The hard part is charging before you feel ready, and you will never feel ready. The product will always look unfinished to the person who built it. So I now put a price up while it still embarrasses me a little, do the concierge work by hand if I have to, and let the willingness to pay decide whether I keep going. Charging early is not greedy. It is the fastest way to find out if you are building a business or just keeping yourself busy inside the editor.
Why vanity metrics lie, and what to track instead
Vanity metrics mislead because they only ever go up and they never ask anything of the person being counted. A signup, a page view, a follower: each one costs the human nothing, so each one tells you nothing about whether they value the thing. The number climbs, the graph looks like progress, and you can stare at it for months without learning a single fact about your business. Worse, it feels like validation, which is exactly how it buys your attention away from the questions that matter.
The numbers that actually signal validation are the ones that cost the person something. Did they pay. Did they come back. Did they renew. Paid plus retained is the whole game: a customer who hands over money and then keeps doing it has voted twice, and that vote is the only one reality honors. Everything else is noise dressed as a trend.
Track the right ones from the start, even at tiny scale. I log paying customers, MRR, and renewals by hand in a spreadsheet for the first dozen users, plus one retention query for "did they come back." Boring, small, and honest beats a dashboard full of numbers that only flatter you.
Instrument from the first user, not the hundredth
This is where my actual skill set as a developer earns its keep, and where most validation advice goes quiet. You cannot validate what you cannot see. From the very first real user, you need to know what happened, not what people tell you happened, because what people tell you is a story and the logs are the truth.
On my projects I lean on lightweight structured logging and a small admin analytics view rather than bolting on a heavy product-analytics suite for ten users. I want to answer concrete questions: did the user complete the core action, or drop at step two? How many came back the next day? The retention question is the one that actually separates a real SaaS from a thing people tried once. A product everyone signs up for and nobody returns to is not validated; it is a demo with good marketing.
// One line per meaningful event. Boring, queryable, honest.
log({ event: "core_action.completed", userId, ms: Date.now() - start });
Keep it cheap and keep it queryable. The point is not a beautiful dashboard. The point is being able to ask "where did people stop caring" and get a real answer.

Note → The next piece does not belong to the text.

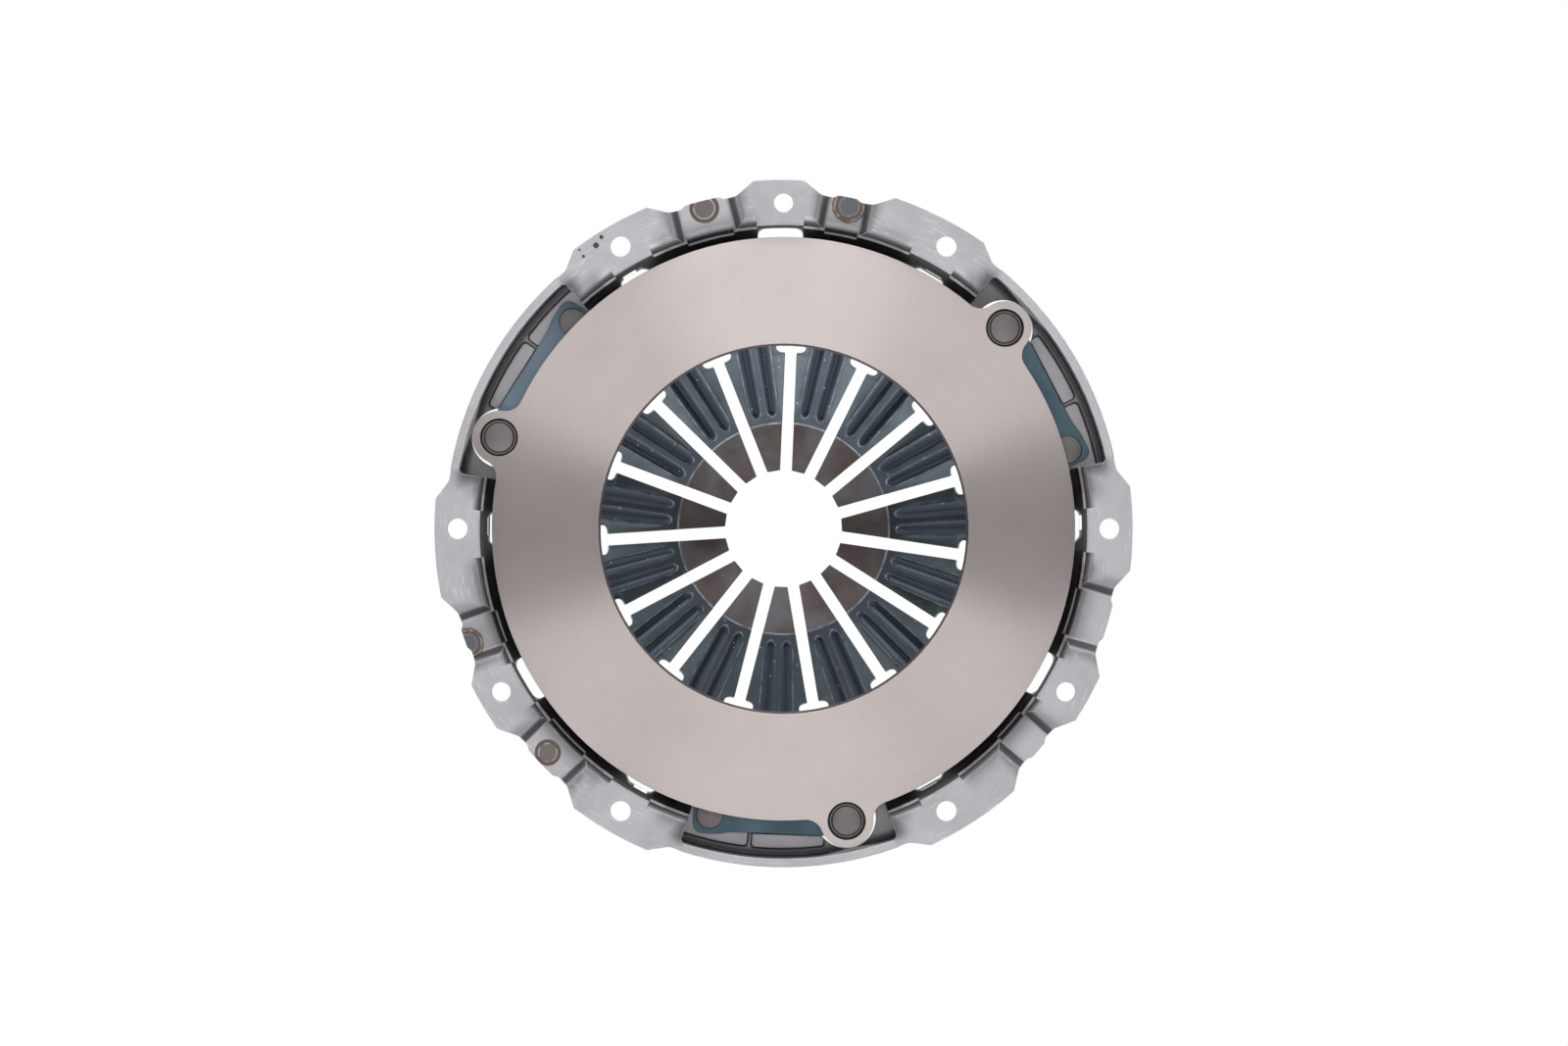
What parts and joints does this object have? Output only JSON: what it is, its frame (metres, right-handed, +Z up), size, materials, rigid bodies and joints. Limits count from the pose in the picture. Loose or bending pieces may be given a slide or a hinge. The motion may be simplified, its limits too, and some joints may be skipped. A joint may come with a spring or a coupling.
{
  "type": "clutch pressure plate",
  "caption": "Diaphragm-spring clutch cover assembly: pressed steel cover, ground pressure plate, slotted spring and leaf drive straps; bolts to a flywheel.",
  "frame": {"origin": "centre of the cover's mounting plane on the clutch axis", "axes": "+Y along the clutch axis away from the flywheel, +Z up through a dowel hole, +X to the right seen from the flywheel"},
  "size_m": [0.289, 0.0481, 0.2847],
  "materials": {
    "cover_steel": "pressed steel, lightly oiled",
    "plate_iron": "fine-ground face",
    "spring_steel": "dark tempered steel",
    "strap_steel": "blued spring steel",
    "rivet_steel": "upset steel",
    "ring_steel": "drawn wire"
  },
  "bodies": {
    "cover_body": {"cover": "cover_steel", "front_pivot_ring": "ring_steel", "rear_pivot_ring": "ring_steel", "pivot_rivets": "rivet_steel", "strap_cover_rivets": "rivet_steel", "balance_rivets": "rivet_steel", "drive_strap_1_leaf_1": "strap_steel", "drive_strap_1_leaf_2": "strap_steel", "drive_strap_1_leaf_3": "strap_steel", "drive_strap_2_leaf_1": "strap_steel", "drive_strap_2_leaf_2": "strap_steel", "drive_strap_2_leaf_3": "strap_steel", "drive_strap_3_leaf_1": "strap_steel", "drive_strap_3_leaf_2": "strap_steel", "drive_strap_3_leaf_3": "strap_steel"},
    "pressure_plate_body": {"pressure_plate": "plate_iron", "strap_lug_rivets": "rivet_steel"},
    "spring_finger_01_body": {"spring_finger_01": "spring_steel"},
    "spring_finger_02_body": {"spring_finger_02": "spring_steel"},
    "spring_finger_03_body": {"spring_finger_03": "spring_steel"},
    "spring_finger_04_body": {"spring_finger_04": "spring_steel"},
    "spring_finger_05_body": {"spring_finger_05": "spring_steel"},
    "spring_finger_06_body": {"spring_finger_06": "spring_steel"},
    "spring_finger_07_body": {"spring_finger_07": "spring_steel"},
    "spring_finger_08_body": {"spring_finger_08": "spring_steel"},
    "spring_finger_09_body": {"spring_finger_09": "spring_steel"},
    "spring_finger_10_body": {"spring_finger_10": "spring_steel"},
    "spring_finger_11_body": {"spring_finger_11": "spring_steel"},
    "spring_finger_12_body": {"spring_finger_12": "spring_steel"},
    "spring_finger_13_body": {"spring_finger_13": "spring_steel"},
    "spring_finger_14_body": {"spring_finger_14": "spring_steel"},
    "spring_finger_15_body": {"spring_finger_15": "spring_steel"}
  },
  "joints": [
    {"name": "plate_slide", "type": "slide", "parent": "cover_body", "child": "pressure_plate_body", "axis": [0, 1, 0], "range_m": [0, 0.004], "deforming": ["drive_strap_1_leaf_1", "drive_strap_1_leaf_2", "drive_strap_1_leaf_3", "drive_strap_2_leaf_1", "drive_strap_2_leaf_2", "drive_strap_2_leaf_3", "drive_strap_3_leaf_1", "drive_strap_3_leaf_2", "drive_strap_3_leaf_3"]},
    {"name": "finger_01_pivot", "type": "hinge", "parent": "cover_body", "child": "spring_finger_01_body", "pos_m": [0.08982, 0.03219, 0.00565], "axis": [-0.0628, 0, 0.998], "range_deg": [0, 13.62]},
    {"name": "finger_02_pivot", "type": "hinge", "parent": "cover_body", "child": "spring_finger_02_body", "pos_m": [0.07976, 0.03219, 0.0417], "axis": [-0.4633, 0, 0.8862], "range_deg": [0, 13.62]},
    {"name": "finger_03_pivot", "type": "hinge", "parent": "cover_body", "child": "spring_finger_03_body", "pos_m": [0.0559, 0.03219, 0.07053], "axis": [-0.7837, 0, 0.6211], "range_deg": [0, 13.62]},
    {"name": "finger_04_pivot", "type": "hinge", "parent": "cover_body", "child": "spring_finger_04_body", "pos_m": [0.02238, 0.03219, 0.08717], "axis": [-0.9686, 0, 0.2487], "range_deg": [0, 13.62]},
    {"name": "finger_05_pivot", "type": "hinge", "parent": "cover_body", "child": "spring_finger_05_body", "pos_m": [-0.01501, 0.03219, 0.08874], "axis": [-0.986, 0, -0.1668], "range_deg": [0, 13.62]},
    {"name": "finger_06_pivot", "type": "hinge", "parent": "cover_body", "child": "spring_finger_06_body", "pos_m": [-0.04981, 0.03219, 0.07496], "axis": [-0.8329, 0, -0.5534], "range_deg": [0, 13.62]},
    {"name": "finger_07_pivot", "type": "hinge", "parent": "cover_body", "child": "spring_finger_07_body", "pos_m": [-0.07599, 0.03219, 0.04822], "axis": [-0.5358, 0, -0.8443], "range_deg": [0, 13.62]},
    {"name": "finger_08_pivot", "type": "hinge", "parent": "cover_body", "child": "spring_finger_08_body", "pos_m": [-0.08903, 0.03219, 0.01315], "axis": [-0.1461, 0, -0.9893], "range_deg": [0, 13.62]},
    {"name": "finger_09_pivot", "type": "hinge", "parent": "cover_body", "child": "spring_finger_09_body", "pos_m": [-0.08668, 0.03219, -0.0242], "axis": [0.2689, 0, -0.9632], "range_deg": [0, 13.62]},
    {"name": "finger_10_pivot", "type": "hinge", "parent": "cover_body", "child": "spring_finger_10_body", "pos_m": [-0.06935, 0.03219, -0.05737], "axis": [0.6374, 0, -0.7705], "range_deg": [0, 13.62]},
    {"name": "finger_11_pivot", "type": "hinge", "parent": "cover_body", "child": "spring_finger_11_body", "pos_m": [-0.04002, 0.03219, -0.08061], "axis": [0.8957, 0, -0.4446], "range_deg": [0, 13.62]},
    {"name": "finger_12_pivot", "type": "hinge", "parent": "cover_body", "child": "spring_finger_12_body", "pos_m": [-0.00377, 0.03219, -0.08992], "axis": [0.9991, 0, -0.0419], "range_deg": [0, 13.62]},
    {"name": "finger_13_pivot", "type": "hinge", "parent": "cover_body", "child": "spring_finger_13_body", "pos_m": [0.03313, 0.03219, -0.08368], "axis": [0.9298, 0, 0.3681], "range_deg": [0, 13.62]},
    {"name": "finger_14_pivot", "type": "hinge", "parent": "cover_body", "child": "spring_finger_14_body", "pos_m": [0.0643, 0.03219, -0.06297], "axis": [0.6997, 0, 0.7145], "range_deg": [0, 13.62]},
    {"name": "finger_15_pivot", "type": "hinge", "parent": "cover_body", "child": "spring_finger_15_body", "pos_m": [0.08436, 0.03219, -0.03137], "axis": [0.3486, 0, 0.9373], "range_deg": [0, 13.62]}
  ],
  "couplings": [
    {"joint": "finger_01_pivot", "follows": "plate_slide", "rad_per_m": 59.215},
    {"joint": "finger_02_pivot", "follows": "plate_slide", "rad_per_m": 59.215},
    {"joint": "finger_03_pivot", "follows": "plate_slide", "rad_per_m": 59.215},
    {"joint": "finger_04_pivot", "follows": "plate_slide", "rad_per_m": 59.215},
    {"joint": "finger_05_pivot", "follows": "plate_slide", "rad_per_m": 59.215},
    {"joint": "finger_06_pivot", "follows": "plate_slide", "rad_per_m": 59.215},
    {"joint": "finger_07_pivot", "follows": "plate_slide", "rad_per_m": 59.215},
    {"joint": "finger_08_pivot", "follows": "plate_slide", "rad_per_m": 59.215},
    {"joint": "finger_09_pivot", "follows": "plate_slide", "rad_per_m": 59.215},
    {"joint": "finger_10_pivot", "follows": "plate_slide", "rad_per_m": 59.215},
    {"joint": "finger_11_pivot", "follows": "plate_slide", "rad_per_m": 59.215},
    {"joint": "finger_12_pivot", "follows": "plate_slide", "rad_per_m": 59.215},
    {"joint": "finger_13_pivot", "follows": "plate_slide", "rad_per_m": 59.215},
    {"joint": "finger_14_pivot", "follows": "plate_slide", "rad_per_m": 59.215},
    {"joint": "finger_15_pivot", "follows": "plate_slide", "rad_per_m": 59.215}
  ]
}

A concrete gotcha I paid for: the first time I instrumented AiCal, I logged "signup" and "core_action.completed" but forgot to log the steps in between. So when day-two retention came in at roughly 30 percent, I had a depressing number and no idea why. I could see that 7 of the first 10 users never came back, but the logs could not tell me whether they failed to forward an email, forwarded one that parsed wrong, or simply forgot the tool existed. I had to add a tiny event at every transition, "email.received", "parse.succeeded", "event.created", and wait for the next cohort before the funnel meant anything. That cost me a full week of blindness for the sake of three log lines I was too lazy to write up front. The rule I follow now: instrument every step a user can drop at, not just the entrance and the exit, because the gap between them is the only place the answer lives.
The other thing I underestimated was how little tooling this needs at ten users. I reached for a hosted analytics product on an early project and spent more time wiring it up than I ever spent reading it. A single Postgres table with event, userId, and ts, queried with the same Drizzle setup I describe in the ORM I reach for, answered every retention question I actually had. At small scale, boring and yours beats powerful and rented, because you can change the question in a SQL line instead of a vendor dashboard.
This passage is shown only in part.